# 1. Package Imports

In [2]:
%reset
%matplotlib inline
%config InlineBackend.figure_format = 'retina'

import re
import copy

import pandas as pd
import seaborn as sns

from bokeh.charts import Histogram, TimeSeries, show
from bokeh.io import output_notebook

output_notebook()

Once deleted, variables cannot be recovered. Proceed (y/[n])? y


# 2. Load Twitter datasets

In [3]:
def load_data(name):
    twitter_db = pd.read_json(name)
    
    twitter_db = twitter_db.drop(labels=['fullname', 'id', 'url', 'user'], axis=1)
    twitter_db = twitter_db.sort_values(by=['timestamp'], ascending=True).reset_index(drop=True)
    
    return twitter_db

In [4]:
mappings = zip(
    [ 'parkland', 'pulse', 'sanbernardino', 'sutherland', 'vegas' ],
    [ 'parklandshooting.json', 'pulsenightclub.json', 'sanbernardino.json', 'sutherlandsprings.json', 'vegasshooting.json' ]
)

datasets = dict((key, load_data('datasets/' + fname)) for key, fname in mappings)

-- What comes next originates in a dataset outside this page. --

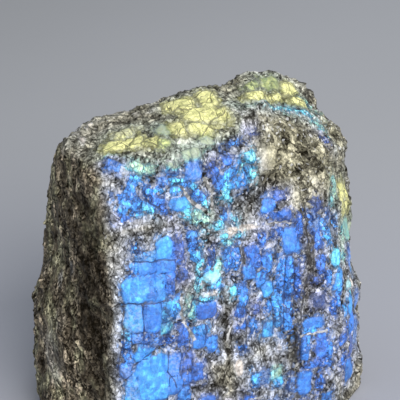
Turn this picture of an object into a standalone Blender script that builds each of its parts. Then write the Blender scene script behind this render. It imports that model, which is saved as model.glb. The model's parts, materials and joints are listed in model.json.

# 3. Timeseries data (Volume of tweets) 

In [5]:
# Returns a dictionary containing mappings of labels to dataframes
# X-axis labels contained within 'date' key
def plot_timeseries(datasets):
    datasets = copy.deepcopy(datasets)
    
    # Create a 30 minute interval range for all tweets, starting from time '0'
    st = pd.to_datetime(0)
    date_range = pd.date_range(start=st, end=st + pd.to_timedelta('8D'), freq='30min')
    
    for key, db in datasets.items():
        # Start timeseries for each event at 'time 0'
        ts_min = db['timestamp'].min()
        # Round adjusted tweet timestamps to the nearest half hour
        db['timestamp'] = db['timestamp'].apply(lambda ts: st + (ts - ts_min).round('30 min'))
        
        # Count number of tweets made in each 30 minute interval
        num_tweets = db.groupby('timestamp')['text'].count()
        num_tweets = num_tweets.reindex(date_range, fill_value=0)
        
        datasets[key] = num_tweets.values
    
    datasets['date'] = date_range.tolist()
    return datasets

In [31]:
show(
    TimeSeries(
        plot_timeseries(datasets),
        x='date', y=list(datasets.keys()),
        title='Timeseries data of mass shootings',
        ylabel='Tweet volume (30 min)',
        plot_width=400,
        plot_height=400
    )
)

# 4. Histogram of tag density within tweets

In [78]:
# Returns a Series
def tag_nontag_ratio(datasets):
    out_df = pd.DataFrame(columns=['ratio', 'key'])
    
    for key, db in datasets.items():
        # Word count of tweet
        word_c = db['text'].str.split().apply(len)

        # Counts number of words in tweet body which start with '@' or '#'
        filter_tags = lambda line: ' '.join(filter(lambda word: word.startswith('@') or word.startswith('#'), line.split()))
        tag_c = db['text'].apply(filter_tags).str.split().apply(len)
        
        ratio_df = pd.DataFrame(
            data=(tag_c / word_c).rename('ratio'),
            columns=['ratio', 'key']
        )
        ratio_df['key'] = key
        
        out_df = out_df.append(ratio_df)
        
    return pd.DataFrame(out_df)

In [79]:
show(
    Histogram(
        output,
        title="Histogram of % tags within tweet",
        values="ratio",
        label="key",
        color="key", legend="top_right", bins=10, plot_width=400, plot_height=400
    )
)